══ INPUT FOR THIS TASK ══

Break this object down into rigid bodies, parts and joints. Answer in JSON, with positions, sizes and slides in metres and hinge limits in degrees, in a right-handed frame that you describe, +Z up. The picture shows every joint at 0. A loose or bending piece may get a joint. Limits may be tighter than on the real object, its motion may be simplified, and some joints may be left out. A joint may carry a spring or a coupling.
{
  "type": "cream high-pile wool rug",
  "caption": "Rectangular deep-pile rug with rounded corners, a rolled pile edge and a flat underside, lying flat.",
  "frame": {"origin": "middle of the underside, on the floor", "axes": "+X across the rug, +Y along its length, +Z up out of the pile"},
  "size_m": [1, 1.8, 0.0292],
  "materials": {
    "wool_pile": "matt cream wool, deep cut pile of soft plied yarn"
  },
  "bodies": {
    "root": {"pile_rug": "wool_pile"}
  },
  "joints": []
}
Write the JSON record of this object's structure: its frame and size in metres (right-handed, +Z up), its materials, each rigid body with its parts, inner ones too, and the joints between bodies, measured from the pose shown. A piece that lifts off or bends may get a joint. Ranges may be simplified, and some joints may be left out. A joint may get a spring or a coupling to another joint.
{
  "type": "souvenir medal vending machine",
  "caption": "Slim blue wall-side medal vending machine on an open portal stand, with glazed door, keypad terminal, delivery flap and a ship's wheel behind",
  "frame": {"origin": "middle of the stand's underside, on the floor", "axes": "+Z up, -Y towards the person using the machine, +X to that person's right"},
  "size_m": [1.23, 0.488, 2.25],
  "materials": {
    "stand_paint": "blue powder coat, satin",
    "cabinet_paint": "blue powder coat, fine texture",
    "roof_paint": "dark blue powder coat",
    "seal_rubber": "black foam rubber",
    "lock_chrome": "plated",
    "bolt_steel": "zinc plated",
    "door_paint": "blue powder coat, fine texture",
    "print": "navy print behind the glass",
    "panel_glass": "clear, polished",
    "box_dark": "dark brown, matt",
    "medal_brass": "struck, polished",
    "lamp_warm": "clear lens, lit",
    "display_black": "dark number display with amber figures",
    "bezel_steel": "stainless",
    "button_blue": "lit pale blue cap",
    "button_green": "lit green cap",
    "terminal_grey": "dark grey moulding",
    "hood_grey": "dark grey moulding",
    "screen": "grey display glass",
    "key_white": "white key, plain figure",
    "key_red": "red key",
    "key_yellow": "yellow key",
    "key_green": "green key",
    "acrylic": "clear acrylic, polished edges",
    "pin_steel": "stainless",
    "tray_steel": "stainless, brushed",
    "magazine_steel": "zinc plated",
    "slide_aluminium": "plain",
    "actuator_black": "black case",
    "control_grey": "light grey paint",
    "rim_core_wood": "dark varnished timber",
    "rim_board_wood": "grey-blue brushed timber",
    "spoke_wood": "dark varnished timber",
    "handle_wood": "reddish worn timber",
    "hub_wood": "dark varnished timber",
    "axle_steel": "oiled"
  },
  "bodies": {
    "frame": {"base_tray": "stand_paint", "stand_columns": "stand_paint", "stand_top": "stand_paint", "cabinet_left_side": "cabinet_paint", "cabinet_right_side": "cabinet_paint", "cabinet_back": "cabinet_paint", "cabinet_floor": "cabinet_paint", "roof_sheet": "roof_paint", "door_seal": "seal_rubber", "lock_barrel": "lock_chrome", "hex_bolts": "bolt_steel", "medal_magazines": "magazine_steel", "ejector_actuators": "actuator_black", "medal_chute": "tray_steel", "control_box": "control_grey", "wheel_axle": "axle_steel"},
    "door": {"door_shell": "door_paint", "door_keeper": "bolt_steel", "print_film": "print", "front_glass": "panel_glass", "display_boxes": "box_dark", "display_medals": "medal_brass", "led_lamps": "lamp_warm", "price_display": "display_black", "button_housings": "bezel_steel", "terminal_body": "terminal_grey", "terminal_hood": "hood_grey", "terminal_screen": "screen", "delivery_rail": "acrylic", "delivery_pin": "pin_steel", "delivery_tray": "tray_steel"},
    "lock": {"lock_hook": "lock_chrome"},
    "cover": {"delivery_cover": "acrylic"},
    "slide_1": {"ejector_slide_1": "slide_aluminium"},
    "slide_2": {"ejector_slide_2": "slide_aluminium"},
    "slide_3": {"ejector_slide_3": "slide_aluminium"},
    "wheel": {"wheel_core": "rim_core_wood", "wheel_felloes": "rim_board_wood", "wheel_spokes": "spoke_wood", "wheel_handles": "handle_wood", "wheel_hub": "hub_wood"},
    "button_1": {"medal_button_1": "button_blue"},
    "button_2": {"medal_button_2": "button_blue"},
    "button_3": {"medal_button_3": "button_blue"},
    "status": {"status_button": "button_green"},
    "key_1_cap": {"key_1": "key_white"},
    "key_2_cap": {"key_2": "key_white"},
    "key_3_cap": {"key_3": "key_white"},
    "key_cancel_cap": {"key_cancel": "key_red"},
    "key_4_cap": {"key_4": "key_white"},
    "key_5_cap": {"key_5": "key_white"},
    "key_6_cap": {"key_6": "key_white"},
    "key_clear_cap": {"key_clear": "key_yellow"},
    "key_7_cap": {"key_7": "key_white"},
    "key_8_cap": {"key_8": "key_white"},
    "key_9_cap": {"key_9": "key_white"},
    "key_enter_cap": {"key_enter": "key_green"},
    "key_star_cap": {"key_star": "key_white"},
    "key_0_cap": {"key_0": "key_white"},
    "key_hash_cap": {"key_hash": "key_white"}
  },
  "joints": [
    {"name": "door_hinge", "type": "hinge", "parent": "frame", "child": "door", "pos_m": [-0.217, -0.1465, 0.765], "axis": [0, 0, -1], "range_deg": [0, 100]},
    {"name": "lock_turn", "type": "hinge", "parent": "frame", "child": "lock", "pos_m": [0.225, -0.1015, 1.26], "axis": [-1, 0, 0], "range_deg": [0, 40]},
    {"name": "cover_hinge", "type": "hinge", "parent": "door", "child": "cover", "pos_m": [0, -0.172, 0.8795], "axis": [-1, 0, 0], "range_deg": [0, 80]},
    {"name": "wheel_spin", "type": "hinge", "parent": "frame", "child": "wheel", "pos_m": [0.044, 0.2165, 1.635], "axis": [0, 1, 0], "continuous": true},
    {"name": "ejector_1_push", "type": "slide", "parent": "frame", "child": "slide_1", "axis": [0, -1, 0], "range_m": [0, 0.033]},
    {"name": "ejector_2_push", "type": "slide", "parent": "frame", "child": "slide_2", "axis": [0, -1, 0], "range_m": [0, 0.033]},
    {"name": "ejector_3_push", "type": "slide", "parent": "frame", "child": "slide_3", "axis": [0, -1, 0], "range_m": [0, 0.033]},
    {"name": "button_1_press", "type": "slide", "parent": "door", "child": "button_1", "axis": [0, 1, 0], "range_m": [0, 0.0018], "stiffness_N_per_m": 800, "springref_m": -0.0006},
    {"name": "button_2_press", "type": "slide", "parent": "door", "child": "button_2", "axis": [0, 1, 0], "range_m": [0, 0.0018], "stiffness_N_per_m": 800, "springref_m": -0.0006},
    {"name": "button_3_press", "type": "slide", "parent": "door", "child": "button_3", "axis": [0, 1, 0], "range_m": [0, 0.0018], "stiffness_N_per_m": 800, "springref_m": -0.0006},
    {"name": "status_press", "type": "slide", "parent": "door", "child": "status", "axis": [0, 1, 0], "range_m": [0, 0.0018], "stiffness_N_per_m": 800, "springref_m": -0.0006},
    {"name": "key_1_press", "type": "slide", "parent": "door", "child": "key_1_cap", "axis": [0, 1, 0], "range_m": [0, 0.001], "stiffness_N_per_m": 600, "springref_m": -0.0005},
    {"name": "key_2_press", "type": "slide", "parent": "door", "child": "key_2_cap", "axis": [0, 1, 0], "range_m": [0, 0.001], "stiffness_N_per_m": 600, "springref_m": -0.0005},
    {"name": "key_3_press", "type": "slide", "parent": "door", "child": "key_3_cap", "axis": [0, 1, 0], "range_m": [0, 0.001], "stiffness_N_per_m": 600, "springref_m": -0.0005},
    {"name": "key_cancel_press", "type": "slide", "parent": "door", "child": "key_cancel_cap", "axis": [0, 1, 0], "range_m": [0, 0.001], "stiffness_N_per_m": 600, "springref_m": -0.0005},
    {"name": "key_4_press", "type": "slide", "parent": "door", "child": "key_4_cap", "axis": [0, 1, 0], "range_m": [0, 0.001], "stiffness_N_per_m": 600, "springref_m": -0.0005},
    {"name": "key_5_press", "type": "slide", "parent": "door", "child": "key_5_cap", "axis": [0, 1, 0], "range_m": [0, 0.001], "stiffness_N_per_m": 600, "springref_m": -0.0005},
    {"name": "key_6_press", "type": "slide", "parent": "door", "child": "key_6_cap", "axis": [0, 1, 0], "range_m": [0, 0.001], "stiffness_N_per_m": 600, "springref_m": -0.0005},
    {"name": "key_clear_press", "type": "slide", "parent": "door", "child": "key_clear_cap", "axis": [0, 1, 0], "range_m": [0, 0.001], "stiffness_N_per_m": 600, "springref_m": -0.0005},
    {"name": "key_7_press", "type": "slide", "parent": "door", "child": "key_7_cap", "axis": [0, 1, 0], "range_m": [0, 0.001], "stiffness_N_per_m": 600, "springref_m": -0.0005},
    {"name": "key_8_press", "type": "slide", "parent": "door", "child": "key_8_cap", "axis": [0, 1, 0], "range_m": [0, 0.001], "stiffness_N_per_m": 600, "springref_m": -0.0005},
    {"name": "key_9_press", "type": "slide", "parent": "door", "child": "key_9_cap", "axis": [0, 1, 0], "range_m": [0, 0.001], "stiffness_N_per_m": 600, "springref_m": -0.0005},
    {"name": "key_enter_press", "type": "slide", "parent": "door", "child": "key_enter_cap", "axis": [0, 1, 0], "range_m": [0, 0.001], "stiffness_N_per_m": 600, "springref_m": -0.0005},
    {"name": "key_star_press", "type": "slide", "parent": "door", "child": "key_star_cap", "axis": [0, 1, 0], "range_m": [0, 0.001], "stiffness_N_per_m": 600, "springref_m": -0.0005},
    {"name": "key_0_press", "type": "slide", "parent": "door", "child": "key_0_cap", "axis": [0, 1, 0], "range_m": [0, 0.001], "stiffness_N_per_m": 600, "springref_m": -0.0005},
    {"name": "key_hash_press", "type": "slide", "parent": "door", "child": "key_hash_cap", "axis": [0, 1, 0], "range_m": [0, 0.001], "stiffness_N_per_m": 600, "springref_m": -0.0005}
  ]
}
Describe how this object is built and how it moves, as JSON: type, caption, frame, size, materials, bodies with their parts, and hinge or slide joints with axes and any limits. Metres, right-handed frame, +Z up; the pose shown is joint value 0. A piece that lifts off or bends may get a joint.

═══

**EXERCISE:**
In the records above, find each line with the word "object" and copy it.

**RESPONSE:**
Break this object down into rigid bodies, parts and joints. Answer in JSON, with positions, sizes and slides in metres and hinge limits in degrees, in a right-handed frame that you describe, +Z up. The picture shows every joint at 0. A loose or bending piece may get a joint. Limits may be tighter than on the real object, its motion may be simplified, and some joints may be left out. A joint may carry a spring or a coupling.
Write the JSON record of this object's structure: its frame and size in metres (right-handed, +Z up), its materials, each rigid body with its parts, inner ones too, and the joints between bodies, measured from the pose shown. A piece that lifts off or bends may get a joint. Ranges may be simplified, and some joints may be left out. A joint may get a spring or a coupling to another joint.
Describe how this object is built and how it moves, as JSON: type, caption, frame, size, materials, bodies with their parts, and hinge or slide joints with axes and any limits. Metres, right-handed frame, +Z up; the pose shown is joint value 0. A piece that lifts off or bends may get a joint.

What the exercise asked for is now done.